Taking that picture of a black hole required massive amounts of data
In context: Eight radio telescopes trained at the center of the Milky Way galaxy each recorded 350TB of data per day for one week. That provided the scientists with five petabytes of data stored on high-performance helium-filled hard drives to process. An amazing cache by anyone’s standards.
On Wednesday, we reported that scientists had taken the first image ever of a black hole. It was big news in the astronomy community. It was also apparently big news in the data-hoarding community as well.
Subreddit DataHoarder was buzzing after one of the scientists working on the black hole project tweeted a picture of his colleague, Katie Bouman, posing with some of the hard drives that held the image data.
She stood behind eight towers that appeared to hold eight drives each. Presumably, this was just one cache as 64 HDDs could only hold 5PB if they were 80TB capacity, something drive makers have not achieved yet.
“The Black Hole photo is very impressive, but I’m more interested in where they got these 80TB drives,” said one Redditor.
This is her with the hard drives containing the image data for the Black Hole. pic.twitter.com/unOud3msk2
— Muhammad Karim (@mkarim) April 10, 2019
Another poster posited that they used 12TB drives and that this was only one-eighth of the data.
“Well that makes sense as the data was captured across 8 different telescopes, so this is 1/8th of the whole setup,” said ThomasTheSpider.

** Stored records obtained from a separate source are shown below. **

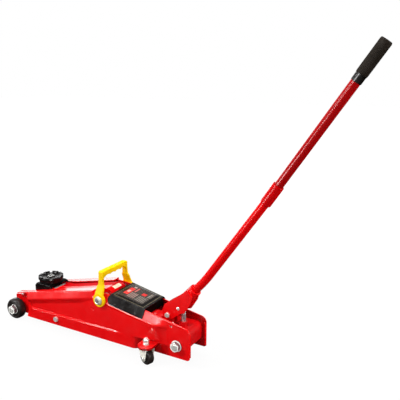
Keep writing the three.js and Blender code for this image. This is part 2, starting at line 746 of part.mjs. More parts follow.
// Saddle: a turned dish with a toothed crown, free to spin on its stem
const saddleFoot = bracketTopZ + gap;
const saddleDeck = saddleFoot + saddleBodyHeight;
const crownFoot = saddleDeck + saddleRimHeight;
const stemFoot = bracketTopZ - bracketSheet - gap - clipThickness - 1;
function saddle() {
  const profile = [[0, stemFoot], [saddleStemRadius, stemFoot], [saddleStemRadius, saddleFoot],
    [saddleBodyRadius, saddleFoot], [saddleBodyRadius, saddleDeck], [saddleRadius, saddleDeck + 1.5],
    [saddleRadius, crownFoot + toothHeight], [saddleRadius - 8, crownFoot + toothHeight],
    [saddleRadius - 11, crownFoot], [12, crownFoot - 1], [9, crownFoot + 2], [0, crownFoot + 2]];
  const notches = [];
  for (let i = 0; i < toothCount; i += 1) {
    notches.push(box(0, saddleRadius + 2, -toothGap / 2, toothGap / 2, crownFoot,
      crownFoot + toothHeight + 2).rotate([0, 0, (i + 0.5) * 360 / toothCount])
      .subtract(barZ(0, 0, 14, 0, crownFoot + toothHeight + 4)));
  }
  return cut(turned(profile, 32), ...notches).translate([saddleX, 0, 0]);
}
add("saddle", saddle(), "blackCast");
const clipTop = bracketTopZ - bracketSheet - gap;
add("saddle_clip", cut(barZ(saddleX, 0, saddleStemRadius + 3, clipTop - clipThickness, clipTop),
  barZ(saddleX, 0, saddleStemRadius + gap, 0, 200)), "zinc");

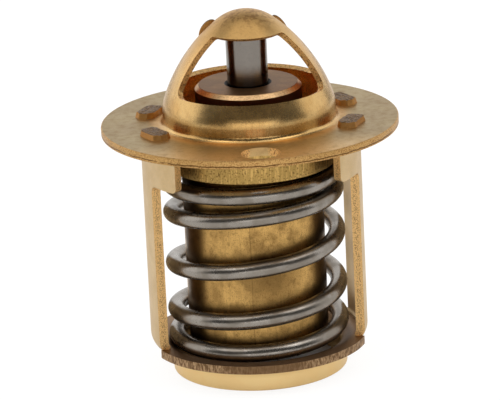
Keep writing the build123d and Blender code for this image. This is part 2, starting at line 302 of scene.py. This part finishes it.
def flangeMaterial(look):
    f = Finish("flangeBrass", look, Metallic=1.0)
    cuts = {0: f.share("overhang", f.outward * f.up * -1), 1: f.share("sideways", f.sideways)}
    cut = f.node("ShaderNodeMath", {"operation": "MAXIMUM", "use_clamp": True}, cuts)
    insideReflection = (1 - f.share("outside", f.outward)) * (1 - cut)
    rim = f.share("rim", f.radius)
    dome = 1 - f.share("pastDome", f.radius)
    clouds, blotches, speckle = f.marks("clouds"), f.marks("blotches"), f.marks("speckle")

    flat = f.mix(f.share("flatClouds", clouds), look["greenish"], look["dull"])
    # painted reflection: the front of the flat is mixed towards a brighter gold
    front = look["frontReflectionAmount"] * (1 - f.share("pastFront", f.y))
    flat = f.mix(front, flat, look["frontReflection"])
    colour = f.mix(f.share("flat", f.radius), look["gold"], flat)
    paleShare = dome * f.share("domeClouds", clouds) * look["cloudAmount"]
    colour = f.mix(paleShare, colour, look["pale"])
    for brownShare in (
        f.share("blotches") * between(look["blotchAmount"], dome),
        dome * f.share("drawn") * look["drawnAmount"],
        f.share("crown", f.z) * f.share("crownStains") * look["crownAmount"],
        f.share("speckle") * between(look["speckleAmount"], dome),
    ):
        colour = f.mix(brownShare, colour, look["brown"])
    colour = f.mix(cut, colour, f.mix(f.share("cutTear"), look["cut"], look["cutDark"]))
    # painted reflection: inward-facing surfaces take a bright orange for light bounced between the
    # brass walls
    colour = f.mix(insideReflection, colour, look["insideReflection"])
    colour = f.mix(rim, colour, f.mix(f.share("rimTear"), look["gold"], look["cutDark"]))
    # a burr groove along the rim's lower edge, darkened with painted shade
    burrHeight = f.z + (f.marks("burrWaves") - 0.5) * look["burrWave"]
    burr = rim * f.band(burrHeight, *look["burrLine"]) * f.share("burrGaps")
    colour = f.mix(burr * look["burrShadeAmount"], colour, look["burr"])

    rough = look["roughness"]
    roughness = rough["flat"] - rough["dome"] * dome + rough["crown"] * f.share("crownWear", f.z)
    roughness += between(look["blotchRoughness"], dome) * f.share("roughBlotches", blotches)
    roughness += rough["cut"] * cut
    roughness += rough["speckle"] * f.share("roughSpeckle", speckle)
    heights = look["heights"]
    height = (clouds + f.marks("scuffs")) * heights["flat"] * (1 - dome)
    height += speckle * between(look["speckleHeight"], dome)
    height += f.marks("drawn") * heights["drawn"] * dome
    height += f.marks("rimTear") * cut * heights["tear"]
    height -= burr * heights["burr"]
    return f.finish(colour, roughness, height)


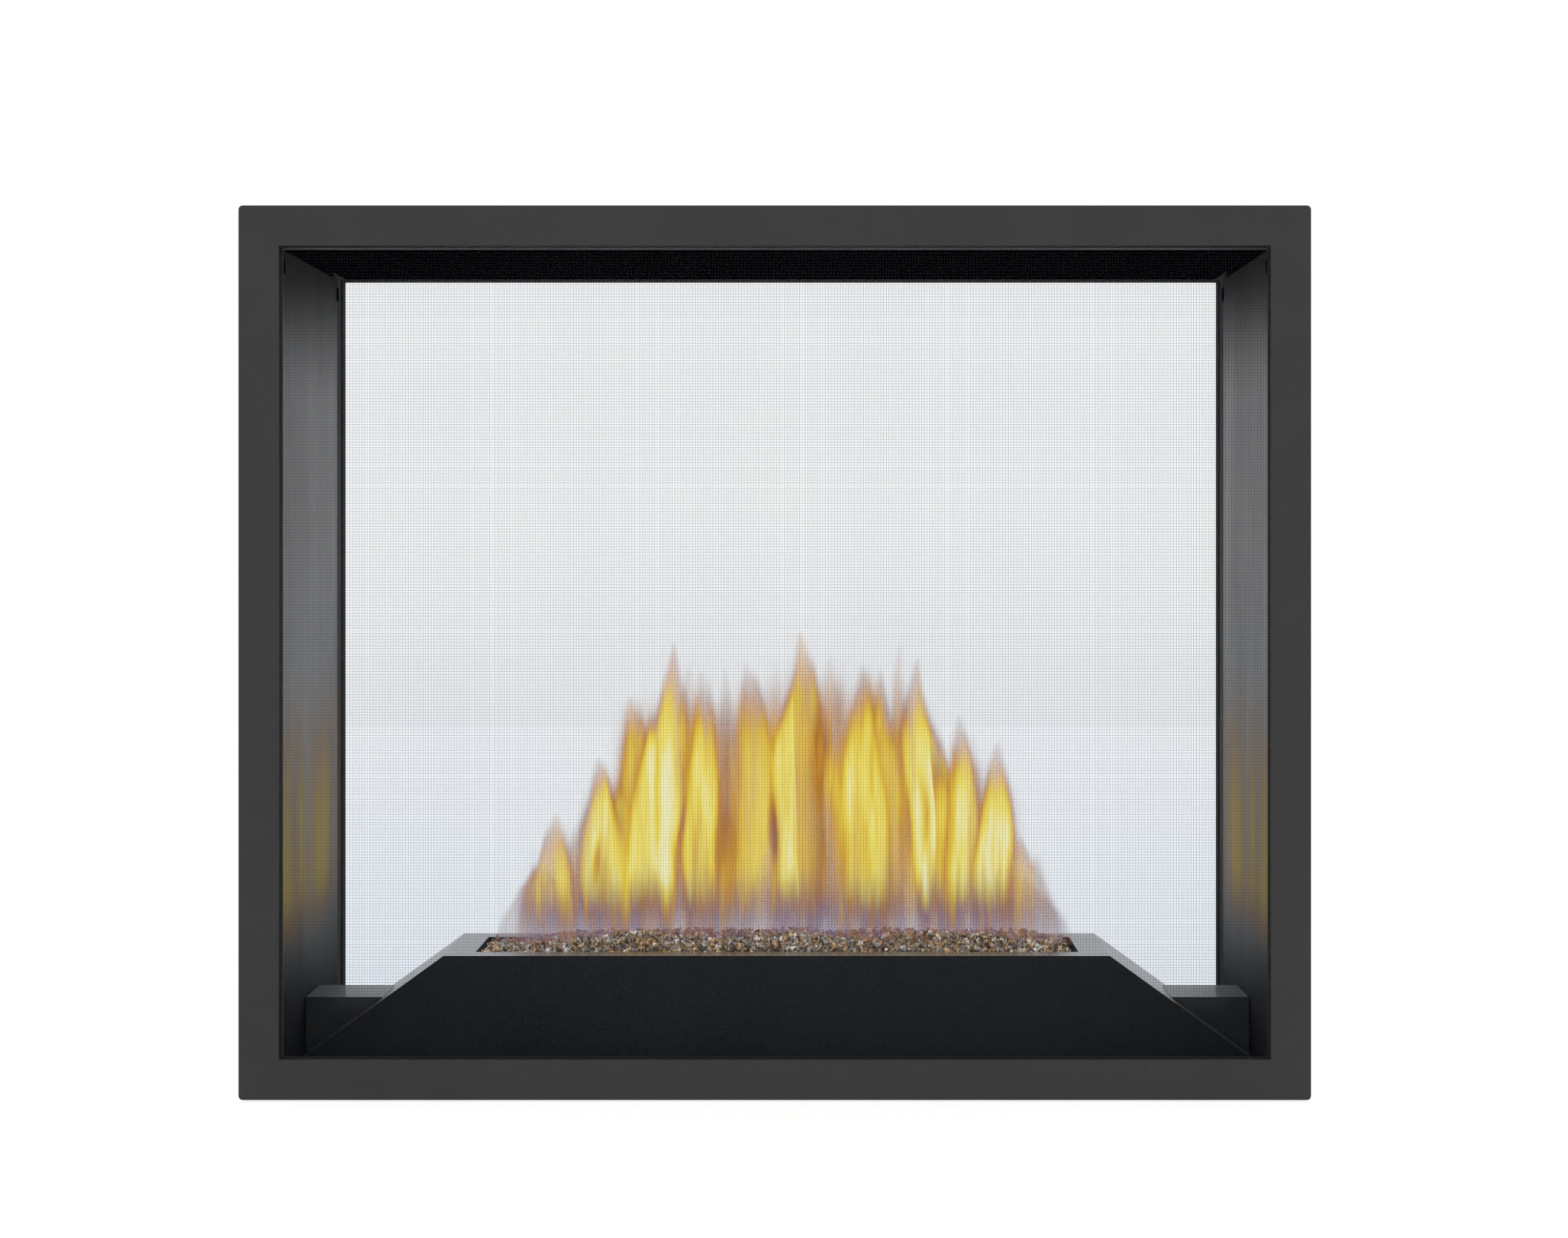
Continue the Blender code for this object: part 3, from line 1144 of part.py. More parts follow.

The black hole image was put together using data from eight radio telescopes from around the world. Each telescope gathered massive amounts of information on its own. All totaled the scientists were dealing with more than five petabytes of data — enough to store 5,000 years worth of MP3s.
Or as one data hoarder put it, “Black holes are cool, I guess, but imagine all the [lossless Blu-Ray files] you could store on those bad boys, in RAID 1 no less.”
Regardless of how many drives were used, there is a logistical problem with sharing this much information. Obviously, it can’t be sent via the internet. Instead, the drives were crated and flown to Boston and Germany for processing.
The data was then pieced together by an algorithm written by Katie Bouman. Blank spots were filled in by the software. Bouman, who is an assistant professor at the California Institute of Technology explained the process back in 2016 when she was still an MIT student (above).
“If we want to see the black hole, we need a telescope the size of the Earth [like a disco ball],” Bouman said. In other words, mirrors covering the entire planet, or at least a hemisphere.
However, having only eight mirrors limits what can be seen. So data was collected from each telescope every day throughout the day for an entire week.
“As the Earth rotates, we get to see other new measurements,” she continued. “In other words, as the disco ball spins, those mirrors change locations, and we get to observe different parts of the image. The imaging algorithms we developed fill in the missing gaps of the disco ball in order to reconstruct the underlying black hole image.”
This is why the image took up five petabytes of data. Could you imagine the data involved if it were possible to cover the Earth with mirrors to “see” the whole image?